WHAT IS EXPECTED: Only the lines from the line that has "base_flange();" through the line that has "before = set(bpy.data.objects)" should be reproduced, exactly and with both ends kept.

DATASET EXTRACT:
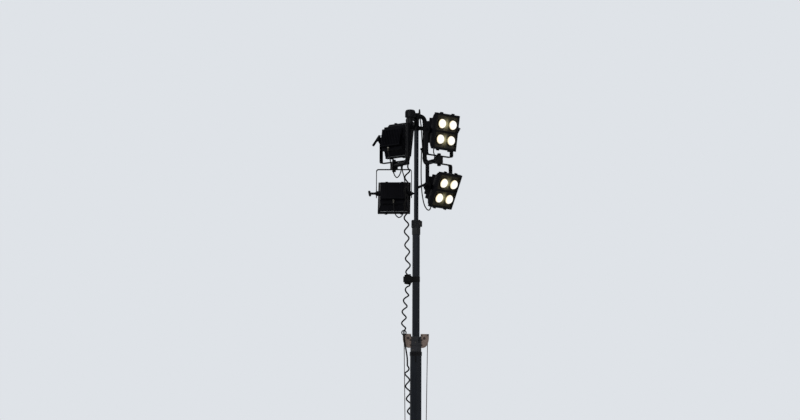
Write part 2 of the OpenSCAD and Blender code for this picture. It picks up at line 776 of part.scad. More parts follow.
module arm(gland_runs, gland_up, elbow_gland, clipped) {
    color("darkslategray")
        difference() {
            union() {
                arm_rod(arm_d / 2, arm_d / 2 + 2.5, 20);
                // Cable glands in the arm's run
                for (run = gland_runs)
                    translate([drop_x, drop_y, clamp_z]) rotate([0, 0, arm_angle])
                        translate([run, 0, 0]) rotate([gland_up, 0, 0]) cylinder(h = arm_d / 2 + gland_l, r = 9);
                if (elbow_gland)
                    translate([drop_x, drop_y, clamp_z - arm_d / 2]) cylinder(h = 40, r = 17);
                if (clipped) cable_clip();
            }
            arm_rod(arm_d / 2 - arm_wall, arm_d / 2 - arm_wall + 2, 14);
        }
}

module arm_left() {
    rotate([0, 0, 180]) arm([139, 163], 180, true, false);
}

module arm_right() {
    arm([238], 0, false, true);
}

// Clamp block on an arm's end, with the pan bolt through it and a knob at each end
module clamp_block() {
    bolt_l = block_h / 2 + yoke_t + 2 * seat_gap + knob_h + 3;
    color("darkslategray")
        translate([clamp_x, clamp_y, clamp_z]) rotate([0, 0, arm_angle]) {
            difference() {
                translate([-block_w / 2, -block_w / 2, -block_h / 2]) cube([block_w, block_w, block_h]);
                for (y = [-1, 1])
                    translate([-block_w / 2 - 1, y * block_w / 2 - 3, -2]) cube([block_w + 2, 6, 4]);
            }
            cylinder(h = 2 * bolt_l, d = pan_bolt_d, center = true);
            for (a = [0, 180])
                rotate([a, 0, 0]) translate([0, 0, block_h / 2 + yoke_t + 2 * seat_gap]) {
                    cylinder(h = knob_h, d = knob_d);
                    for (k = [0:60:300]) rotate([0, 0, k]) translate([knob_d / 2, 0, 0])
                        cylinder(h = knob_h, r = 4);
                }
        }
}

module clamp_right() {
    clamp_block();
}

module clamp_left() {
    rotate([0, 0, 180]) clamp_block();
}

module photocell() {
    color("dimgray")
        translate([CELL_AT[0], CELL_AT[1], 0]) {
            translate([0, 0, cell_z]) cylinder(h = cell_h, d = cell_d);
            translate([0, 0, cell_z - 62]) cylinder(h = 62, r = cell_neck_r);
        }
}

module top_pin() {
    color("gray")
        rotate([0, 0, drop_angle]) translate([39, 0, shoulder_z + arm_d / 2 + 8])
            cylinder(h = pin_l, d = pin_d);
}

module mast_cable() {
    color("black") cord(MAST_CABLE, cable_d, [1, -0.6, 0.2]);
}

module cable_upper_left() {
    color("black") cord(CABLE_UPPER_LEFT, cable_d, [0.7, -0.7, 0]);
}

module cable_lower_left() {
    color("black") cord(CABLE_LOWER_LEFT, cable_d, [0.3, 1, 0]);
}

module cable_upper_right() {
    color("black") cord(CABLE_UPPER_RIGHT, cable_d, [1, 0.6, 0]);
}

module cable_lower_right() {
    color("black") cord(CABLE_LOWER_RIGHT, cable_d, [1, 0.3, 0]);
}

// Places a head's pieces from its clamp: i is the head, children are drawn from the pivot axis
// with X towards the front and Y to the head's left
module at_yoke(i) {
    translate(pivot(i)) rotate([0, 0, PAN[i]]) children();
}

module at_head(i) {
    at_yoke(i) rotate([0, TILT[i], 0]) children();
}

// Flat bar bent to a U: crossbar below, quadrant plates at the pivots
module yoke(i) {
    corner = 26;
    bar_low = -yoke_h + seat_gap;
    leg_l = yoke_h - seat_gap;
    up = i % 2 == 0 ? 1 : -1;
    color("black")
        at_yoke(i) mirror([0, 0, up > 0 ? 0 : 1])
            difference() {
                union() {
                    translate([-yoke_w / 2, -leg_outer + corner, bar_low])
                        cube([yoke_w, 2 * (leg_outer - corner), yoke_t]);
                    for (y = [-1, 1]) {
                        translate([-yoke_w / 2, y * (leg_inner + leg_t / 2) - leg_t / 2, bar_low + corner])
                            cube([yoke_w, leg_t, leg_l - corner]);
                        translate([-yoke_w / 2, y * (leg_outer - corner), bar_low + corner])
                            rotate([0, 90, 0]) rotate([0, 0, y > 0 ? 0 : 270])
                                rotate_extrude(angle = 90) translate([corner - yoke_t, 0])
                                    square([yoke_t, yoke_w]);
                        translate([0, y * (leg_inner + leg_t / 2), 0]) rod_y(quadrant_r, leg_t);
                    }
                }
                translate([0, 0, bar_low - 1]) cylinder(h = yoke_t + 2, r = pan_bolt_d / 2 + 0.3);
                for (y = [-1, 1]) {
                    translate([0, y * (leg_inner + leg_t / 2), 0]) rod_y(pivot_d / 2 + 0.3, leg_t + 2);
                    // Curved clamping slot of the quadrant
                    translate([0, y * (leg_inner + leg_t / 2), 0]) rotate([90, 0, 0])
                        rotate([0, 0, 50])
                            rotate_extrude(angle = 80) translate([33, -leg_t])
                                square([9, 2 * leg_t]);
                }
            }
}

// Stepped outline of the housing, seen from the side (h) or from above (w)
function steps(back, middle, front, wall) =
    let (step_x = wall - back_x / 3, taper_x = 0.3 * frame_back, rim_x = frame_back - rim_l, end_x = frame_back + sign(wall))
    let (half = [[-back_x + wall, back - wall], [step_x, back - wall], [step_x, middle - wall],
        [taper_x, middle - wall], [rim_x, front - wall], [end_x, front - wall]])
    concat([for (q = half) [q[0], -q[1]]], [for (k = [5:-1:0]) half[k]]);

module housing_body(wall) {
    half = front_w / 2;
    intersection() {
        rotate([90, 0, 0]) translate([0, 0, -half]) linear_extrude(2 * half)
            polygon(steps(gear_h / 2, step_h / 2, front_h / 2 - rim_inset_h, wall));
        translate([0, 0, -front_h / 2]) linear_extrude(front_h)
            polygon(steps(gear_w / 2, step_w / 2, front_w / 2 - rim_inset_w, wall));
    }
}

module housing(i) {
    color("black")
        at_head(i) {
            difference() {
                housing_body(0);
                housing_body(housing_wall);
            }
            for (y = [-1, 1]) {
                // Boss, pivot, and a cone nut where there is no handle
                translate([0, y * (gear_w / 2 + leg_inner - seat_gap) / 2, 0])
                    rod_y(boss_d / 2, leg_inner - seat_gap - gear_w / 2);
                translate([0, y * (leg_inner + leg_outer) / 2, 0])
                    rod_y(pivot_d / 2, leg_t + 2 * pivot_over);
                if (y != HANDLE_SIDE[i])
                    translate([0, y * (leg_outer + seat_gap), 0]) rotate([-90 * y, 0, 0])
                        cylinder(h = nut_l, r1 = nut_seat_r, r2 = nut_tip_r);
            }
            // Cable gland under the gear box
            translate([gland_x, GLAND_Y[i], -gear_h / 2 - gland_out]) cylinder(h = gland_out, r = gland_r);
            // Cooling ribs on the back
            for (k = [-ribs_each_side:ribs_each_side])
                translate([-back_x - rib_h, k * rib_pitch - rib_t / 2, rib_margin - gear_h / 2])
                    cube([rib_h, rib_t, gear_h - 2 * rib_margin]);
        }
}

// Folded frame with a lip and a bar in front, the tray behind them, and a ring round each lamp
module front(i) {
    lip = 24;
    bar = 22;
    tray_x = front_x - tray_deep;
    inner_w = front_w - 2 * front_sheet;
    inner_h = front_h - 2 * front_sheet;
    window_h = front_h / 2 - lip - bar / 2;
    lamp_r = lamp_d / 2 + seat_gap;
    color("goldenrod")
        at_head(i) {
            difference() {
                translate([frame_back, -front_w / 2, -front_h / 2]) cube([front_t, front_w, front_h]);
                translate([frame_back + front_sheet, -inner_w / 2, -inner_h / 2])
                    cube([front_t - 2 * front_sheet, inner_w, inner_h]);
                // Opening behind, inside the flange that sits on the housing's rim
                translate([frame_back - 1, -front_w / 2 + 17, -front_h / 2 + 22])
                    cube([front_sheet + 2, front_w - 34, front_h - 44]);
                for (z = [-front_h / 2 + lip, bar / 2])
                    translate([front_x - 10, -front_w / 2 + lip, z])
                        cube([20, front_w - 2 * lip, window_h]);
            }
            difference() {
                union() {
                    translate([tray_x - 3, -inner_w / 2 - 1, -inner_h / 2 - 1])
                        cube([3, inner_w + 2, inner_h + 2]);
                    for (y = [-1, 1], z = [-1, 1])
                        translate([tray_x - 3, y * lamp_pitch_w / 2, z * lamp_pitch_h / 2])
                            rotate([0, 90, 0]) cylinder(h = tray_deep + 1, r = lamp_r + 4);
                }
                for (y = [-1, 1], z = [-1, 1])
                    translate([tray_x - 5, y * lamp_pitch_w / 2, z * lamp_pitch_h / 2])
                        rotate([0, 90, 0]) cylinder(h = 40, r = lamp_r);
            }
            // Toggle latches on the upper and lower edges
            for (y = [-1, 1], z = [-1, 1])
                translate([front_x - 34, y * 88 - 15, z * (front_h / 2 + 5) - 8]) cube([28, 30, 16]);
        }
}

// Half section of a lamp: a bowl of radius r and depth deep, with a domed front
module lamp_section(r, deep, dome) {
    polygon(concat([[0, dome], [0, -deep]],
        [for (t = [0.3:0.1:1]) [r * t, deep * t * t - deep]],
        [for (a = [15:15:75]) [r * cos(a), dome * sin(a)]]));
}

// Sealed lamps of hollow glass
module lamps(i) {
    depth = 52;
    glass = 3;
    color("lemonchiffon")
        at_head(i)
            for (y = [-1, 1], z = [-1, 1])
                translate([front_x - 2, y * lamp_pitch_w / 2, z * lamp_pitch_h / 2]) rotate([0, 90, 0])
                    rotate_extrude() difference() {
                        lamp_section(lamp_d / 2, depth, lamp_dome);
                        lamp_section(lamp_d / 2 - glass, depth - glass, lamp_dome - glass);
                    }
}

module handle(i) {
    y = HANDLE_SIDE[i];
    start = leg_outer + 2;
    color("black")
        at_head(i) {
            translate([0, y * (start + 5), 0]) rod_y(17, 10);
            translate([0, y * (start + 10 + (handle_l - 10) / 2), 0]) rod_y(handle_shaft_d / 2, handle_l - 10);
            translate([0, y * (start + handle_l - 2), 0]) rotate([0, -HANDLE_TURN[i], 0])
                rotate([0, 90, 0]) cylinder(h = handle_bar, d = handle_d, center = true);
        }
}

base_flange();
base_tube();
base_collar();
clamp_band();
cheek_plates();
sheaves();
hoist_rope();
winch_frame();
winch_drum();
winch_crank();
rope_anchor();
junction_box();
cord_hook();
lower_cord();
middle_tube();
middle_collar();
cord_bundle();
bundle_strap();
upper_cord();
middle_cord();
top_tube();
mast_cap();
arm_left();
arm_right();
clamp_left();
clamp_right();
photocell();
top_pin();
mast_cable();
cable_upper_left();
cable_lower_left();
cable_upper_right();
cable_lower_right();
for (i = [0:3]) {
    yoke(i);
    housing(i);
    front(i);
    lamps(i);
    handle(i);
}
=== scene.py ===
import math

import bmesh
import bpy
from mathutils import Matrix, Vector


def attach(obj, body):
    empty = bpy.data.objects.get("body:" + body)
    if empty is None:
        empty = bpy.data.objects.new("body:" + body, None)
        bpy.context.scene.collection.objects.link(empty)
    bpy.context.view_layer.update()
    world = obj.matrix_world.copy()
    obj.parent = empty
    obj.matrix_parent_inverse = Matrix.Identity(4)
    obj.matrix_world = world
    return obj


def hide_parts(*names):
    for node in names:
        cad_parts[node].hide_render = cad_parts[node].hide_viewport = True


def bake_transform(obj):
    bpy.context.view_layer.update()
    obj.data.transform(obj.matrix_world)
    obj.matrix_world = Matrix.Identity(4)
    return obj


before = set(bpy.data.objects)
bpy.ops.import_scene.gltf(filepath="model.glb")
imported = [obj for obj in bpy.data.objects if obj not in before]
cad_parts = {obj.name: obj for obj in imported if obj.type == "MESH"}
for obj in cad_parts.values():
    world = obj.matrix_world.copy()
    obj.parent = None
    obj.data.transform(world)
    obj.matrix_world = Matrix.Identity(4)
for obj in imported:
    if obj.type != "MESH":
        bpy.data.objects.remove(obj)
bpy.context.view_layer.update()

# ---- Camera
# Stands on the ground to the left of the mast's front and looks up at the heads with a long lens.
# The mast stands a little right of the frame's middle.
def stand(name, data):
    """A new object in the scene."""
    made = bpy.data.objects.new(name, data)
    bpy.context.collection.objects.link(made)
    return made


camera = stand("camera", bpy.data.cameras.new("camera"))
bpy.context.scene.camera = camera
camera.data.lens = 106.5
camera.data.sensor_width = 36
camera.data.clip_end = 900
camera.location = (-4.49, -25.41, 1.48)
camera.rotation_euler = (math.radians(96.8), math.radians(-0.2), math.radians(-9.65))


# ---- Curly feed cord
# Black rubber cord wound into a spring, so that it follows the mast as the tubes run out.
# It hangs from the left arm's elbow, is tied to the middle tube, passes the ring on the left cheek
# plate and goes down the back of the base tube into the junction box.
def linear(hex_colour):
    """An sRGB hex colour as the linear values that a shader's socket holds."""
    values = [int(hex_colour[i : i + 2], 16) / 255 for i in (1, 3, 5)]
    return [v / 12.92 if v <= 0.04045 else ((v + 0.055) / 1.055) ** 2.4 for v in values] + [1.0]


def add(tree, kind, links=None, **settings):
    """Adds a node to a tree: settings are its properties, links its inputs as values or sockets."""
    made = tree.nodes.new(kind)
    for name, value in settings.items():
        setattr(made, name, value)
    for name, value in (links or {}).items():
        if isinstance(value, bpy.types.NodeSocket):
            tree.links.new(value, made.inputs[name])
        else:
            made.inputs[name].default_value = value
    return made


def calc(tree, operation, *values):
    """The result of an operation on values or sockets."""
    return add(tree, "ShaderNodeMath", dict(enumerate(values)), operation=operation).outputs[0]


def remap(tree, value, low, high, new_low=0.0, new_high=1.0):
    """Stretches the range low to high to the range new_low to new_high."""
    return add(tree, "ShaderNodeMapRange", {"Value": value, "From Min": low, "From Max": high,
                                            "To Min": new_low, "To Max": new_high}).outputs[0]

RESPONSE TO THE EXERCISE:
base_flange();
base_tube();
base_collar();
clamp_band();
cheek_plates();
sheaves();
hoist_rope();
winch_frame();
winch_drum();
winch_crank();
rope_anchor();
junction_box();
cord_hook();
lower_cord();
middle_tube();
middle_collar();
cord_bundle();
bundle_strap();
upper_cord();
middle_cord();
top_tube();
mast_cap();
arm_left();
arm_right();
clamp_left();
clamp_right();
photocell();
top_pin();
mast_cable();
cable_upper_left();
cable_lower_left();
cable_upper_right();
cable_lower_right();
for (i = [0:3]) {
    yoke(i);
    housing(i);
    front(i);
    lamps(i);
    handle(i);
}
=== scene.py ===
import math

import bmesh
import bpy
from mathutils import Matrix, Vector


def attach(obj, body):
    empty = bpy.data.objects.get("body:" + body)
    if empty is None:
        empty = bpy.data.objects.new("body:" + body, None)
        bpy.context.scene.collection.objects.link(empty)
    bpy.context.view_layer.update()
    world = obj.matrix_world.copy()
    obj.parent = empty
    obj.matrix_parent_inverse = Matrix.Identity(4)
    obj.matrix_world = world
    return obj


def hide_parts(*names):
    for node in names:
        cad_parts[node].hide_render = cad_parts[node].hide_viewport = True


def bake_transform(obj):
    bpy.context.view_layer.update()
    obj.data.transform(obj.matrix_world)
    obj.matrix_world = Matrix.Identity(4)
    return obj


before = set(bpy.data.objects)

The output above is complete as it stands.